前回で述べた2003年以来の人材育成に向けた計画を遂行すべく、政府組織の整備も着々と行われました。2003年にはまず人材工作協調小組が発足、中央組織部には人材工作局が設置され、2010年には31の一級行政区に人材工作指導機構などが、また、80%以上の県(市・区)レベルにも専門職員が配置されるに至りました。この過程で記憶しておくべき事は、この人材育成政策が完全に党主導で進められた事で、言い換えれば、この計画は、重要な側面として、共産党統治の強化が表裏一体を為していると言えましょう。

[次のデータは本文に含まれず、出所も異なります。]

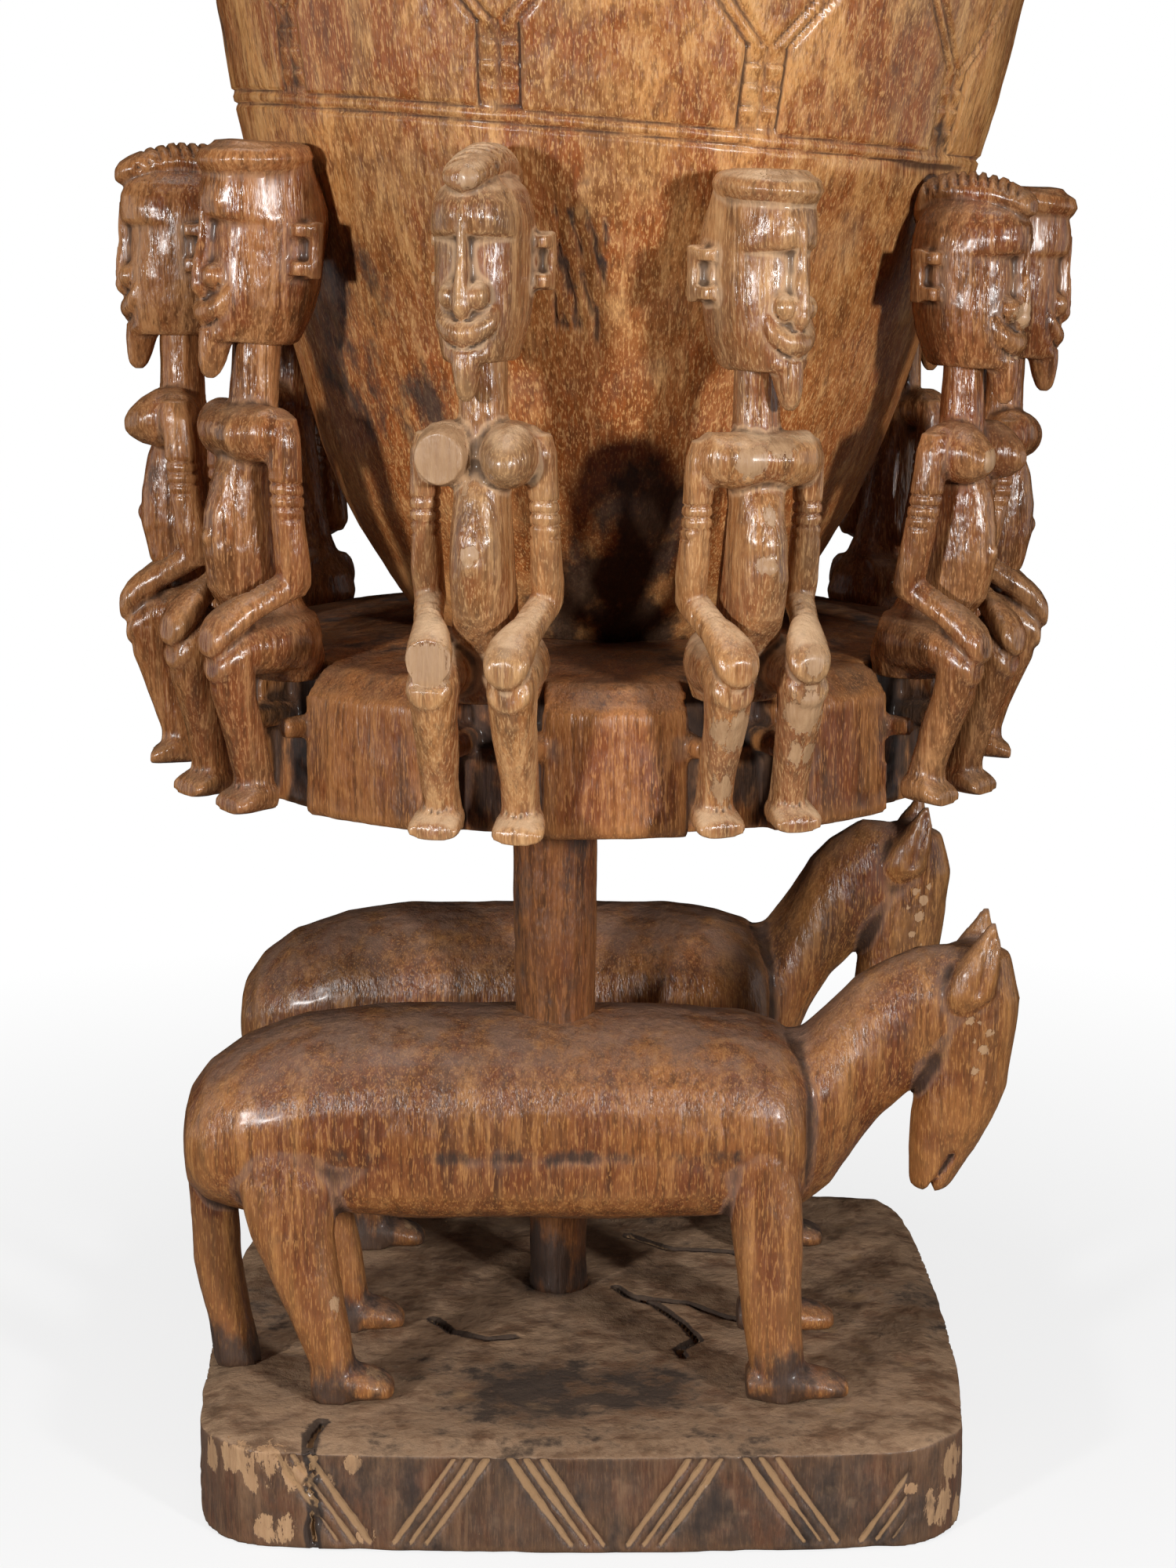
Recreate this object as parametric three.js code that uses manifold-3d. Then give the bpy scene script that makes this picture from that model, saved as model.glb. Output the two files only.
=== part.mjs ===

人材強国戦略は2006年からの第11次5カ年計画に独立項目として明記され、その後、2010年5月に開催された全国人材工作会議では党と国が挙げてこの大プロジェクトに取り組む意気込みを示し、6月6日には<国家中長期人材発展計画綱要(2010〜2020)>が公表されました。そして、GDPに占める人力資本投資を2020年には15%に、技能労働者に占める高級技能の人材比率を2020年には28%に、主要労働人口の高等教育経験者の比率を2008年の9.2%から2020年には20%に、といった数字が戦略目標として掲げられました。
同綱要は第2章でその主要任務として、イノベーション型科学技術人材、経済社会重点発展領域で緊急に必要な専門的人材、更に、企業経営管理・専門技術・高級技術・農村実用向人材・社会事業向人材の育成を挙げています。また第4章ではこれらをサポートする重大政策として、財政金融面の下支え政策、産学協同人材育成政策、農村及び遠隔地への人材誘導政策、起業支援政策、科学技術者研究支援政策、企業経営管理や専門技術者の合理的流動政策、非公有制経済組織や新社会組織の人材発展政策、人材発展促進のための公共サービス、知財権保護政策などが列挙されています。第5章ではこれらに関わる具体的な重要プロジェクトとして12の具体的なプロジェクト名も掲げられています。
人材強国建設のための行動綱領と位置づけられたこの計画を着実に実行していくためには今後様々な工夫が必要です。能力を正しく評価するためには、官尊民卑を廃し戸籍差別を撤廃することが不可欠ですし、能力本位の評価システムの確立と公平なインセンティブメカニズムの導入によって、人材が適正に社会に溶け込める環境も整備しなければなりません。今後10年、この試みが所期の目標を達成するか、世界は固唾を呑んで見守ることでしょう。